Entretanto, tem sido costumeira a deturpação da referida cláusula. As construtoras dela se utilizam como se fosse o exercício potestativo de um direito não reconhecido pela lei ou pelo contrato. Utilizam o prazo adicional como se não existisse previsão contratual para a entrega da unidade comercializada. Ao não dar qualquer justificativa quanto ao não cumprimento do prazo pactuado, as construtoras acabam por descaracterizá-lo, tratando-o como se fosse letra morta.

Agindo de tal forma, colocam-se em vantagem exagerada sobre seus consumidores, já que, ao final, descumprem o prazo convencionado como se isto fosse um direito inquestionável, prescindível de qualquer justificativa válida.

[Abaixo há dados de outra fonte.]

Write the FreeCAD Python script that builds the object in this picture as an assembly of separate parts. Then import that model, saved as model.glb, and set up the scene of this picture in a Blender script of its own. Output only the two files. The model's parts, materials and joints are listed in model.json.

Com esta postura, as construtoras ferem frontalmente o princípio da boa-fé, tornando aplicável, a nosso ver, a norma prevista no artigo 51, inciso IV do Código de Defesa do Consumidor, que reputa nula a cláusula que estabelece vantagem exagerada ao fornecedor em desfavor do consumidor.

A aplicação do dispositivo acima se reforça se considerarmos que o consumidor adquirente, ao atrasar o cumprimento de qualquer obrigação contratual, ou mesmo, o pagamento de uma das parcelas a que se obrigou, sofrerá as consequências de sua impontualidade e será penalizado com multa, juros, correção monetária etc.

Em vista disso, considerando que a maioria maciça da jurisprudência reputa válida a condenação de construtoras no pagamento de “lucros cessantes”, calculados como um aluguel por mês de atraso na entrega da unidade alienada (normalmente 0,5% a 0,7% do valor do bem), e considerando ainda que a aplicação da cláusula de “tolerância” não deve ser automática, sendo imprescindível, para a sua aplicação, a demonstração da inevitabilidade do atraso por circunstâncias alheias às construtoras, entendemos que, salvo nas hipóteses de validade na utilização do prazo de tolerância, a mora das construtoras, especialmente para cálculo dos “lucros cessantes” decorrentes do atraso na entrega das unidades residenciais, terá início com o decurso do prazo estabelecido no contrato para a efetiva entrega da unidade alienada.

Este entendimento, à revelia do que têm decidido algumas Câmaras dos Tribunais Pátrios, fará com que as indenizações decorrentes dos atrasos sejam substancialmente aumentadas, com a consequente adoção de posturas mais sérias das construtoras perante os consumidores, especialmente em relação à obediência dos prazos pactuados.